◆ **Recorded data**:
============================================================

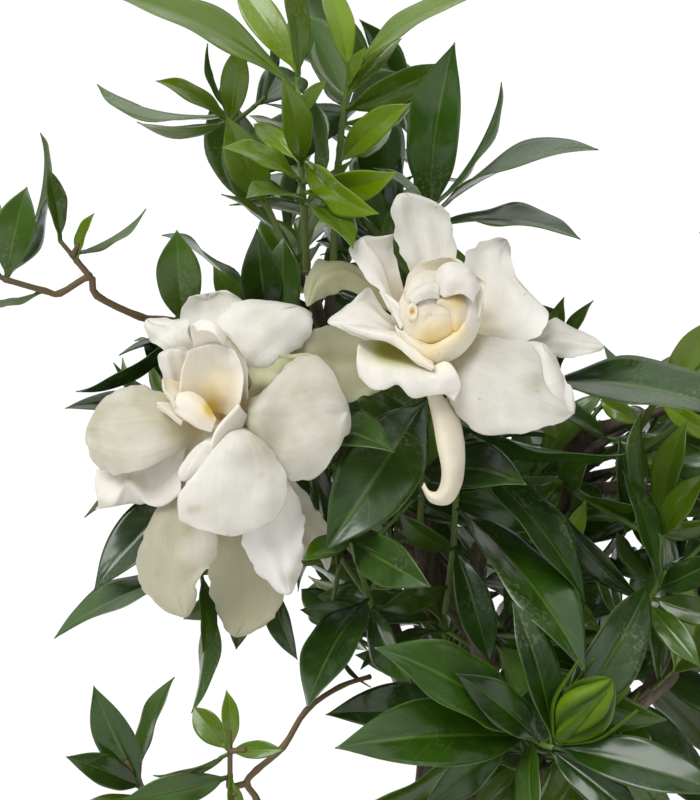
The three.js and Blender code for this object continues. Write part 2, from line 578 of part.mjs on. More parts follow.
// Leaf blade: a point at the root, three four-cornered sections and a point at the tip. Its corners are
// the left edge, the ridge above the midrib, the right edge and the ridge below it.
function blade(leaf, extra = 0, fromSection = false) {
  const sections = leaf.kind.sections.map(([along, share]) => section(leaf, along, share, extra));
  const points = [leaf.root, ...sections.flat(), tipOf(leaf)];
  const tip = points.length - 1;
  const last = tip - 4;
  const triangles = [];
  for (let k = 0; k < 4; k += 1) {
    const next = (k + 1) % 4;
    if (!fromSection) {
      triangles.push([0, 1 + k, 1 + next]);
    }
    for (let low = 1; low < last; low += 4) {
      triangles.push(...bladeStrip(low, k, next));
    }
    triangles.push([last + k, tip, last + next]);
  }
  if (fromSection) {
    triangles.push([1, 2, 3], [1, 3, 4]);
    return closedSolid(points.slice(1), triangles.map((corners) => corners.map((corner) => corner - 1)));
  }
  return closedSolid(points, triangles);
}

// Both faces are split from the edges of the lower section to the ridges of the upper one
function bladeStrip(low, k, next) {
  const high = low + 4;
  if (k % 2 === 0) {
    return [[low + k, high + k, high + next], [low + k, high + next, low + next]];
  }
  return [[low + k, high + k, low + next], [low + next, high + k, high + next]];
}

function tipOf(leaf) {
  return leaf.root.clone().add(leaf.chord);
}

function section(leaf, along, share, extra) {
  const ahead = leaf.chord.clone().normalize();
  const side = new THREE.Vector3().crossVectors(ahead, leaf.normal).normalize();
  const rise = leaf.arch * 4 * along * (1 - along);
  const middle = leaf.root.clone().addScaledVector(leaf.chord, along).addScaledVector(leaf.normal, rise);
  const half = (leaf.width * share) / 2 + extra;
  const lift = half * Math.tan(BLADE_FOLD);
  const thick = BLADE_THICKNESS / 2 + extra;
  return [
    middle.clone().addScaledVector(side, -half).addScaledVector(leaf.normal, lift),
    middle.clone().addScaledVector(leaf.normal, thick),
    middle.clone().addScaledVector(side, half).addScaledVector(leaf.normal, lift),
    middle.clone().addScaledVector(leaf.normal, -thick),
  ];
}

function makeLeaf(root, chord, normal, width, kind = NEAR_LEAF) {
  const ahead = chord.clone().normalize();
  const square = normal.clone().addScaledVector(ahead, -normal.dot(ahead)).normalize();
  return { root, chord, normal: square, width, kind, arch: chord.length() * BLADE_ARCH };
}

// A leaf of the drawn front. Its blade is turned about its midrib until it looks as wide as it is drawn.
function drawnLeaf(row, stems) {
  const [rootRight, rootUp, tipRight, tipUp, tipForward, width, shows] = row;
  const root = nearestOnStems(rootRight, rootUp, stems);
  const chord = seen([tipRight, tipUp, tipForward]).sub(root);
  const ahead = chord.clone().normalize();
  const facing = FORWARD.clone().addScaledVector(ahead, -FORWARD.dot(ahead)).normalize();
  const aside = new THREE.Vector3().crossVectors(ahead, facing);
  if (aside.z < 0) {
    aside.negate();
  }
  const full = Math.max(width, chord.length() * LEAF_WIDTH_SHARE);
  const turn = Math.acos(Math.min(1, width / full));
  const tilt = shows === HUNG ? -turn : turn;
  const normal = facing.multiplyScalar(Math.cos(tilt)).addScaledVector(aside, Math.sin(tilt));
  if (shows === UNDER) {
    normal.negate();
  }
  return makeLeaf(root, chord, normal, full, tipForward < FAR_BACK ? FAR_LEAF : NEAR_LEAF);
}

function nearestOnStems(right, up, stems) {
  let best = null;
  const steps = 10;
  stems.forEach((points) => {
    for (let i = 0; i < points.length - 1; i += 1) {
      for (let k = 0; k < steps; k += 1) {
        const share = (k + 0.5) / steps;
        const place = points[i].map((value, axis) => value + (points[i + 1][axis] - value) * share);
        const distance = Math.hypot(place[0] - right, place[1] - up);
        if (!best || distance < best.distance) {
          best = { distance, from: seen(points[i]), to: seen(points[i + 1]), share };
        }
      }
    }
  });
  return best.from.lerp(best.to, Math.min(best.share, 1 - ROOT_DEPTH / best.from.distanceTo(best.to)));
}

// Small turns that a leaf may take to stay clear of its neighbours, the least seen first:
// [degrees about its side, degrees about its normal, degrees about its midrib]
function smallTurns() {
  const turns = [];
  for (const nod of [0, 8, -8, 16, -16, 26, -26]) {
    for (const swing of [0, 7, -7, 15, -15]) {
      for (const roll of [0, 18, -18, 38, -38]) {
        turns.push([nod, swing, roll]);
      }
    }
  }
  const [nodShows, swingShows, rollShows] = [1, 1.8, 0.5];
  const shows = ([nod, swing, roll]) => (
    nodShows * Math.abs(nod) + swingShows * Math.abs(swing) + rollShows * Math.abs(roll)
  );
  return turns.sort((a, b) => shows(a) - shows(b));
}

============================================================

◆ **Task requirements**: Write the whole listing out again. Keep every line exactly as it is.

◆ **Completed exercise**:
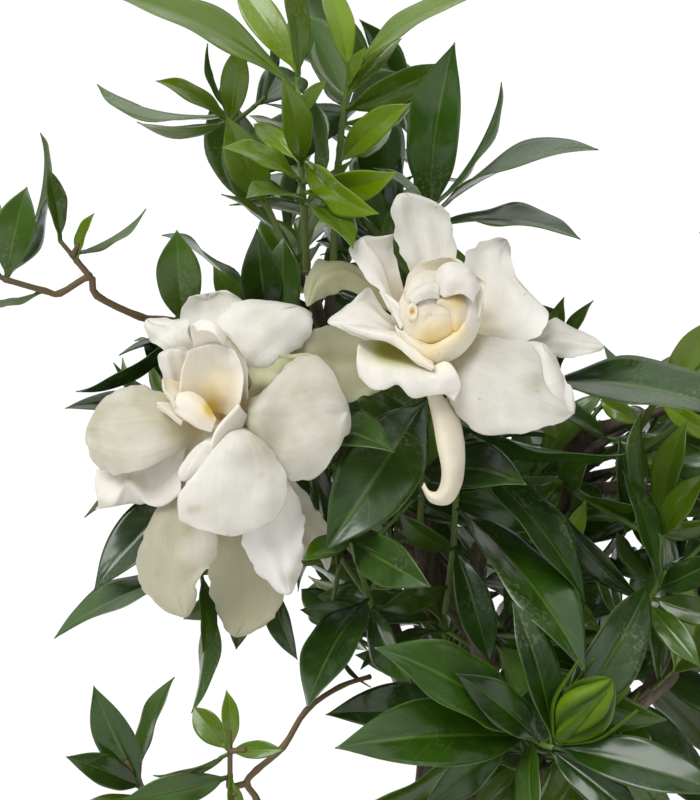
The three.js and Blender code for this object continues. Write part 2, from line 578 of part.mjs on. More parts follow.
// Leaf blade: a point at the root, three four-cornered sections and a point at the tip. Its corners are
// the left edge, the ridge above the midrib, the right edge and the ridge below it.
function blade(leaf, extra = 0, fromSection = false) {
  const sections = leaf.kind.sections.map(([along, share]) => section(leaf, along, share, extra));
  const points = [leaf.root, ...sections.flat(), tipOf(leaf)];
  const tip = points.length - 1;
  const last = tip - 4;
  const triangles = [];
  for (let k = 0; k < 4; k += 1) {
    const next = (k + 1) % 4;
    if (!fromSection) {
      triangles.push([0, 1 + k, 1 + next]);
    }
    for (let low = 1; low < last; low += 4) {
      triangles.push(...bladeStrip(low, k, next));
    }
    triangles.push([last + k, tip, last + next]);
  }
  if (fromSection) {
    triangles.push([1, 2, 3], [1, 3, 4]);
    return closedSolid(points.slice(1), triangles.map((corners) => corners.map((corner) => corner - 1)));
  }
  return closedSolid(points, triangles);
}

// Both faces are split from the edges of the lower section to the ridges of the upper one
function bladeStrip(low, k, next) {
  const high = low + 4;
  if (k % 2 === 0) {
    return [[low + k, high + k, high + next], [low + k, high + next, low + next]];
  }
  return [[low + k, high + k, low + next], [low + next, high + k, high + next]];
}

function tipOf(leaf) {
  return leaf.root.clone().add(leaf.chord);
}

function section(leaf, along, share, extra) {
  const ahead = leaf.chord.clone().normalize();
  const side = new THREE.Vector3().crossVectors(ahead, leaf.normal).normalize();
  const rise = leaf.arch * 4 * along * (1 - along);
  const middle = leaf.root.clone().addScaledVector(leaf.chord, along).addScaledVector(leaf.normal, rise);
  const half = (leaf.width * share) / 2 + extra;
  const lift = half * Math.tan(BLADE_FOLD);
  const thick = BLADE_THICKNESS / 2 + extra;
  return [
    middle.clone().addScaledVector(side, -half).addScaledVector(leaf.normal, lift),
    middle.clone().addScaledVector(leaf.normal, thick),
    middle.clone().addScaledVector(side, half).addScaledVector(leaf.normal, lift),
    middle.clone().addScaledVector(leaf.normal, -thick),
  ];
}

function makeLeaf(root, chord, normal, width, kind = NEAR_LEAF) {
  const ahead = chord.clone().normalize();
  const square = normal.clone().addScaledVector(ahead, -normal.dot(ahead)).normalize();
  return { root, chord, normal: square, width, kind, arch: chord.length() * BLADE_ARCH };
}

// A leaf of the drawn front. Its blade is turned about its midrib until it looks as wide as it is drawn.
function drawnLeaf(row, stems) {
  const [rootRight, rootUp, tipRight, tipUp, tipForward, width, shows] = row;
  const root = nearestOnStems(rootRight, rootUp, stems);
  const chord = seen([tipRight, tipUp, tipForward]).sub(root);
  const ahead = chord.clone().normalize();
  const facing = FORWARD.clone().addScaledVector(ahead, -FORWARD.dot(ahead)).normalize();
  const aside = new THREE.Vector3().crossVectors(ahead, facing);
  if (aside.z < 0) {
    aside.negate();
  }
  const full = Math.max(width, chord.length() * LEAF_WIDTH_SHARE);
  const turn = Math.acos(Math.min(1, width / full));
  const tilt = shows === HUNG ? -turn : turn;
  const normal = facing.multiplyScalar(Math.cos(tilt)).addScaledVector(aside, Math.sin(tilt));
  if (shows === UNDER) {
    normal.negate();
  }
  return makeLeaf(root, chord, normal, full, tipForward < FAR_BACK ? FAR_LEAF : NEAR_LEAF);
}

function nearestOnStems(right, up, stems) {
  let best = null;
  const steps = 10;
  stems.forEach((points) => {
    for (let i = 0; i < points.length - 1; i += 1) {
      for (let k = 0; k < steps; k += 1) {
        const share = (k + 0.5) / steps;
        const place = points[i].map((value, axis) => value + (points[i + 1][axis] - value) * share);
        const distance = Math.hypot(place[0] - right, place[1] - up);
        if (!best || distance < best.distance) {
          best = { distance, from: seen(points[i]), to: seen(points[i + 1]), share };
        }
      }
    }
  });
  return best.from.lerp(best.to, Math.min(best.share, 1 - ROOT_DEPTH / best.from.distanceTo(best.to)));
}

// Small turns that a leaf may take to stay clear of its neighbours, the least seen first:
// [degrees about its side, degrees about its normal, degrees about its midrib]
function smallTurns() {
  const turns = [];
  for (const nod of [0, 8, -8, 16, -16, 26, -26]) {
    for (const swing of [0, 7, -7, 15, -15]) {
      for (const roll of [0, 18, -18, 38, -38]) {
        turns.push([nod, swing, roll]);
      }
    }
  }
  const [nodShows, swingShows, rollShows] = [1, 1.8, 0.5];
  const shows = ([nod, swing, roll]) => (
    nodShows * Math.abs(nod) + swingShows * Math.abs(swing) + rollShows * Math.abs(roll)
  );
  return turns.sort((a, b) => shows(a) - shows(b));
}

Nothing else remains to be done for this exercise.